1. **``netstat`` (classic tool):**

   .. code-block:: sh

      netstat -su

   In the output, look for the ``receive buffer errors`` counter in the ``Udp:`` section. A non-zero, increasing value is a clear indicator of packet loss due to buffer overflow.

2. **``nstat`` (cleaner output):**

   .. code-block:: sh

      nstat -auz

   Look for the ``UdpRcvbufErrors`` counter. It directly corresponds to this issue.

To troubleshoot, check the value before and after a period of high traffic. If the counter increases, you have confirmed the cause of the packet loss.

----

Q3: Why does ``tcpdump`` show traffic as "ip-proto-17" without a port number?
-----------------------------------------------------------------------------

**Answer:**

This indicates you are seeing **fragmented UDP packets**.

When a device sends a UDP datagram that is larger than the network's Maximum Transmission Unit (MTU, typically ~1500 bytes), the IP layer must break it into smaller fragments.

* Only the **first fragment** contains the full UDP header with the source and destination ports.
* All **subsequent fragments** do not contain the UDP header. ``tcpdump`` can see from the IP header that the payload belongs to protocol 17 (UDP), but it cannot find the port numbers, so it simply labels it ``ip-proto-17``.

The presence of many such packets means a device on your network is sending very large log messages or other UDP data. The solution is to identify the source device and, if possible, configure it to send smaller messages.

----

Q4: My OS stats show "packets to unknown port". How do I find out which port is being used?
-------------------------------------------------------------------------------------------

**Answer:**

The "packets to unknown port" counter is incremented when a UDP packet arrives on a port where no application is listening. To find the destination port, you must use a network sniffing tool like ``tcpdump``.
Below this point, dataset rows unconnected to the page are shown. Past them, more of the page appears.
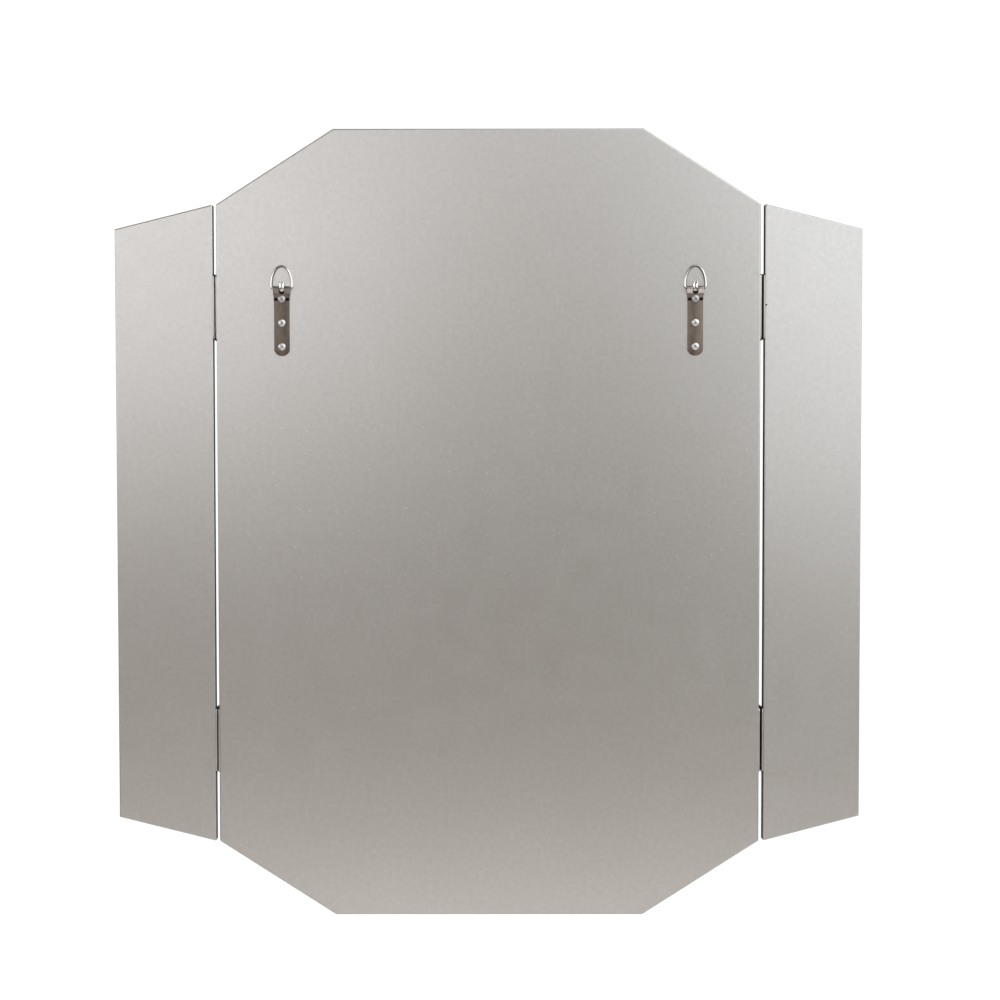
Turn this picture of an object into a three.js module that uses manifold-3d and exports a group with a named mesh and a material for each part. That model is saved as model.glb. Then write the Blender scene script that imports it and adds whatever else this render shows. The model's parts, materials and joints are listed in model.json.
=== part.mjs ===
// Tri-fold wall mirror: a wide centre panel with cut corners and two narrow folding wings.
// Millimetres, +Z up. The mirror's front faces -Y and its painted back lies in the plane Y = 0.
// The origin is the point it hangs from: the back plane, on the symmetry line, level with the
// inside top of the two D-rings. Left and right are those of a person facing the mirror.

import * as THREE from 'three';
import { mergeVertices } from 'three/addons/utils/BufferGeometryUtils.js';
import Module from 'manifold-3d';

const wasm = await Module();
wasm.setup();

// Clearance left between two pieces that touch.
const SEAM = 0.3;

// Panel outlines.
const PANEL_HEIGHT = 914.4;
const CENTRE_WIDTH = 629.6;
const CENTRE_TOP_WIDTH = 358.6;
const CORNER_DROP = 86.7;
const WING_WIDTH = 113.3;
const WING_DROP = 28.3;
const PANEL_GAP = 4;
const HANG_DEPTH = 159;

// Panel build-up, from the back face to the front.
const BOARD_THICKNESS = 12.5;
const BOARD_ROUNDING = 1.6;
const BOND_THICKNESS = 0.6;
const BOND_INSET = 16;
const MIRROR_THICKNESS = 5;
const MIRROR_INSET = 1;
const BEVEL_WIDTH = 22;
const BEVEL_DEPTH = 1.6;

// Butt hinges. Their leaves are let into the edges of the boards.
const HINGE_LENGTH = 76.2;
const HINGE_FROM_SHOULDER = 118.3;
const HINGE_PROUD = 1.3;
const KNUCKLE_RADIUS = 2.45;
const LEAF_THICKNESS = 1.6;
const LEAF_BACK_MARGIN = 1.5;
const LEAF_CORNER = 4;
const KNUCKLE_COUNT = 5;
const PIN_RADIUS = 1;
const PIN_CAP_RADIUS = 2;
const PIN_CAP_TOP_RADIUS = 1.4;
const PIN_CAP_HEIGHT = 0.4;
const REST_FOLD_LEFT = THREE.MathUtils.degToRad(3);
const REST_FOLD_RIGHT = 0;

// Countersunk screws of the hinges.
const LEAF_SCREW_SPACING = 29;
const LEAF_SCREW_DEPTH = 6.5;
const LEAF_SCREW_LENGTH = 15;
const LEAF_SCREW_RADIUS = 1.4;
const LEAF_SCREW_HEAD_RADIUS = 3;
const LEAF_SCREW_PROUD = 0.3;
const LEAF_SCREW_POINT = 3;

// D-ring strap hangers. Heights are measured from the axis of the ring's bar.
const HANGER_SPREAD = 478.3;
const WIRE_RADIUS = 1.2;
const BAR_CLEARANCE = 0.35;
const STRAP_GAUGE = 1;
const STRAP_HALF_WIDTH = 8.9;
const LOOP_HALF_WIDTH = 9.8;
const STRAP_TAIL = 77.9;
const STRAP_TAIL_SAGITTA = 6.2;
const FLARE_DROP = 12;
const TONGUE_DROP = 13.4;
const TONGUE_HALF_END = 9;
const PLATE_OVERLAP = 0.2;
const LOOP_BLEND_DROP = 6.2;
const NOTCH_HALF_WIDTH = 3.3;
const NOTCH_DROP = 6.6;
const STRAP_SCREW_DROPS = [12.2, 39.7, 67.2];
const RING_HALF_WIDTH = 11.8;
const RING_SHOULDER = 4.7;
const RING_HEIGHT = 25.8;
const RING_CORNER = 2.6;
const PRONG_OFFSET = 1.7;
const PRONG_BEND = 1.6;
const PRONG_HEIGHT = 7.6;
const RING_LEAN = THREE.MathUtils.degToRad(3);

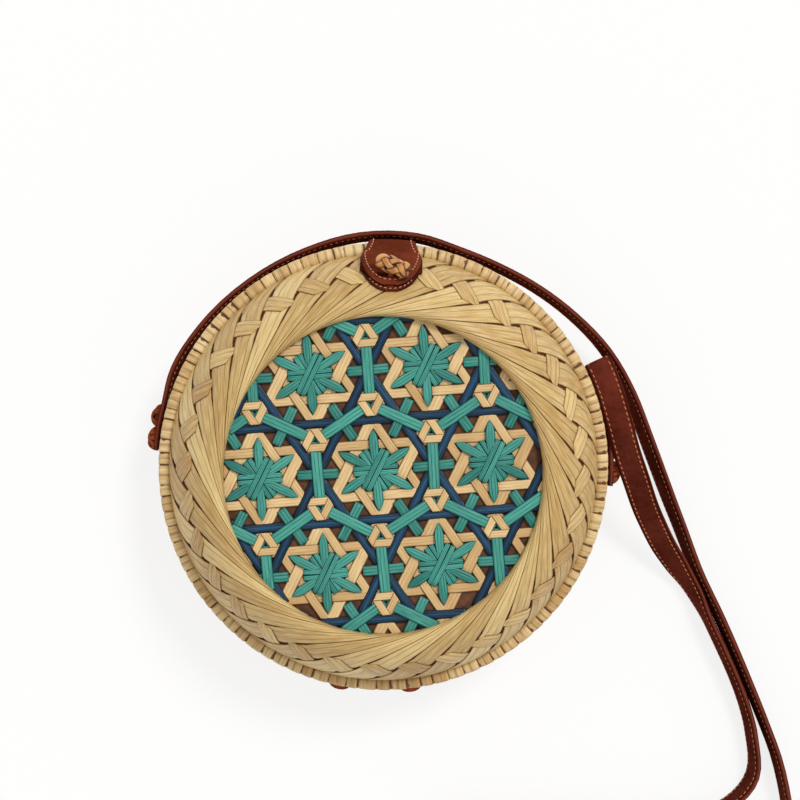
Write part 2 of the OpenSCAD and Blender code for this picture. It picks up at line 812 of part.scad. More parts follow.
module back_rim_binding() {
    color("Wheat") shell_frame(false) rim_binding();
}

module back_lining() {
    color("Sienna") shell_frame(false) lining();
}

module back_natural_splints() {
    color("BurlyWood") shell_frame(false) splint_rows(natural_rows, natural_w);
}

module back_navy_splints() {
    color([0.11, 0.25, 0.41]) shell_frame(false) splint_rows(navy_rows, navy_w);
}

module back_star_splints() {
    color([0.27, 0.58, 0.53]) shell_frame(false) stars();
}

module back_cross_splints() {
    color([0.27, 0.58, 0.53]) shell_frame(false) crosses();
}

module back_knot_splints() {
    color("BurlyWood") shell_frame(false) knots();
}

// Sub-parts of the front shell, which is the lid

module front_wall() {
    color("Tan") wall(true);
}

module front_swirl() {
    color("BurlyWood")
        difference() {
            shell_frame(true) swirl_splints();
            toggle_bore(seat_gap);
        }
}

module front_plait() {
    color("Tan")
        difference() {
            shell_frame(true) plait_splints();
            toggle_bore(seat_gap);
        }
}

module front_outer_hoop() {
    color("Peru") shell_frame(true) outer_hoop();
}

module front_inner_hoop() {
    color("Peru") shell_frame(true) inner_hoop();
}

module front_rim_binding() {
    color("Wheat") shell_frame(true) rim_binding();
}

module front_lining() {
    color("Sienna") shell_frame(true) lining();
}

module front_natural_splints() {
    color("BurlyWood") shell_frame(true) splint_rows(natural_rows, natural_w);
}

module front_navy_splints() {
    color([0.11, 0.25, 0.41]) shell_frame(true) splint_rows(navy_rows, navy_w);
}

module front_star_splints() {
    color([0.27, 0.58, 0.53]) shell_frame(true) stars();
}

module front_cross_splints() {
    color([0.27, 0.58, 0.53]) shell_frame(true) crosses();
}

module front_knot_splints() {
    color("BurlyWood") shell_frame(true) knots();
}

// Leather and toggle

module hinge_lace_left() {
    color([0.55, 0.27, 0.18]) hinge_lace(-lace_turn);
}

module hinge_lace_right() {
    color([0.55, 0.27, 0.18]) hinge_lace(lace_turn);
}

module strap() {
    color([0.38, 0.16, 0.1])
        difference() {
            strap_body();
            for (angle = side_knot_angles) thong_bore(angle);
        }
}

module strap_knot_left_upper() {
    color([0.45, 0.22, 0.14]) side_knot(side_knot_angles[0]);
}

module strap_knot_left_lower() {
    color([0.45, 0.22, 0.14]) side_knot(side_knot_angles[1]);
}

module strap_knot_right_upper() {
    color([0.45, 0.22, 0.14]) side_knot(side_knot_angles[2]);
}

module strap_knot_right_lower() {
    color([0.45, 0.22, 0.14]) side_knot(side_knot_angles[3]);
}

module flap_root() {
    color([0.43, 0.21, 0.12]) flap_root_body();
}

module closure_flap() {
    color([0.43, 0.21, 0.12]) closure_flap_body();
}

module closure_patch() {
    color([0.4, 0.19, 0.11]) patch_body();
}

module toggle_knot() {
    color([0.7, 0.45, 0.22]) toggle_knot_body();
}

module toggle_stem() {
    color([0.55, 0.33, 0.17]) toggle_stem_body();
}

back_wall();
back_swirl();
back_plait();
back_outer_hoop();
back_inner_hoop();
back_rim_binding();
back_lining();
back_natural_splints();
back_navy_splints();
back_star_splints();
back_cross_splints();
back_knot_splints();
front_wall();
front_swirl();
front_plait();
front_outer_hoop();
front_inner_hoop();
front_rim_binding();
front_lining();
front_natural_splints();
front_navy_splints();
front_star_splints();
front_cross_splints();
front_knot_splints();
hinge_lace_left();
hinge_lace_right();
strap();
strap_knot_left_upper();
strap_knot_left_lower();
strap_knot_right_upper();
strap_knot_right_lower();
flap_root();
closure_flap();
closure_patch();
toggle_knot();
toggle_stem();
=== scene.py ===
import math
import random

import bmesh
import bpy
from mathutils import Matrix, Vector


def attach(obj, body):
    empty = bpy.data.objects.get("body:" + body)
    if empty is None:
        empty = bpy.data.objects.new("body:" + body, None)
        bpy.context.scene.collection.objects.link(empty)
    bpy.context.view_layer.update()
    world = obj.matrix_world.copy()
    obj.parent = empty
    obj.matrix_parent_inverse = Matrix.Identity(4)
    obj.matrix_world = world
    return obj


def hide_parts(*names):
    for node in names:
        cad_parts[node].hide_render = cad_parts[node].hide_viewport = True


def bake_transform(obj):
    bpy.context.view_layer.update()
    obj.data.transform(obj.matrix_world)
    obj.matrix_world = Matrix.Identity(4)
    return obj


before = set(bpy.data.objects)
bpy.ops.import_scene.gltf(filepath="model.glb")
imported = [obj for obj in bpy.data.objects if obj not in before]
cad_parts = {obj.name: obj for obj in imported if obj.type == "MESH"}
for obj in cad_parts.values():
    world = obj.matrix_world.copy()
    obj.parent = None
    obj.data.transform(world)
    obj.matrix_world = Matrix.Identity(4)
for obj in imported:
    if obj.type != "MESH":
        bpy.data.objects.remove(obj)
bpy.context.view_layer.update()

# Studio
# A white table under a white dome, one broad soft lamp up and to the right, and a camera that stands
# nearly over the bag, leaning a little towards its top.


class Value:
    """A socket in a node tree, on which +, - and * add Math nodes."""

    def __init__(self, nodes, socket):
        self.nodes = nodes
        self.socket = socket

    def math(self, operation, *others):
        return self.nodes.math(operation, self, *others)

    def __add__(self, other):
        return self.math("ADD", other)

    def __sub__(self, other):
        return self.math("SUBTRACT", other)

    def __mul__(self, other):
        return self.math("MULTIPLY", other)

    def __rsub__(self, other):
        return self.nodes.math("SUBTRACT", other, self)

    __radd__ = __add__
    __rmul__ = __mul__

    def within(self, low, high):
        """0 below low, 1 above high and smooth between."""
        return self.nodes.node(
            "ShaderNodeMapRange", {"interpolation_type": "SMOOTHSTEP"}, {0: self, 1: low, 2: high}
        )


class Nodes:
    """A node tree, and the one way in which nodes come into it."""

    def __init__(self, tree):
        self.tree = tree

    def node(self, kind, settings=None, values=None, out=0):
        made = self.tree.nodes.new(kind)
        for key, setting in (settings or {}).items():
            setattr(made, key, setting)
        for key, value in (values or {}).items():
            self.give(made.inputs[key], value)
        return Value(self, made.outputs[out])

    def give(self, socket, value):
        if isinstance(value, Value):
            self.tree.links.new(value.socket, socket)
        else:
            socket.default_value = value

    def math(self, operation, *terms):
        return self.node("ShaderNodeMath", {"operation": operation}, dict(enumerate(terms)))

    def vector(self, x, y, z=0.0):
        return self.node("ShaderNodeCombineXYZ", None, {0: x, 1: y, 2: z})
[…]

This command will show all UDP traffic that is *not* going to your standard, known syslog ports (e.g., 514 and 10514).

.. code-block:: sh

   tcpdump -i any -n 'udp and not (dst port 514 or dst port 10514)'

The output will show you the destination IP and port of the unexpected traffic, allowing you to identify the misconfigured client. For example, ``10.1.1.5.4321 > 10.1.1.1.9999`` shows a packet destined for port ``9999``.

----

Q5: How does rsyslog set the UDP receive buffer? Does it use ``SO_RCVBUFFORCE``?
--------------------------------------------------------------------------------

**Answer:**

Yes, rsyslog has a sophisticated, two-step process for setting the buffer size specified by the ``rcvbuf`` parameter in ``imudp``:

1. **Attempt ``SO_RCVBUFFORCE``:** First, it tries to set the buffer using the ``SO_RCVBUFFORCE`` socket option. This is a privileged call that bypasses the system's maximum buffer limit (``net.core.rmem_max``). This call will only succeed if rsyslog is running with ``CAP_NET_ADMIN`` capabilities (e.g., as the ``root`` user).

2. **Fallback to ``SO_RCVBUF``:** If the ``SO_RCVBUFFORCE`` call fails (e.g., because rsyslog is not running as root), it immediately falls back to using the standard, unprivileged ``SO_RCVBUF`` call. This call is limited by the system-wide ``net.core.rmem_max`` setting.

This means that if you run rsyslog as root, setting a large ``rcvbuf`` is sufficient. If you run as a non-privileged user, you must also tune the ``net.core.rmem_max`` sysctl parameter.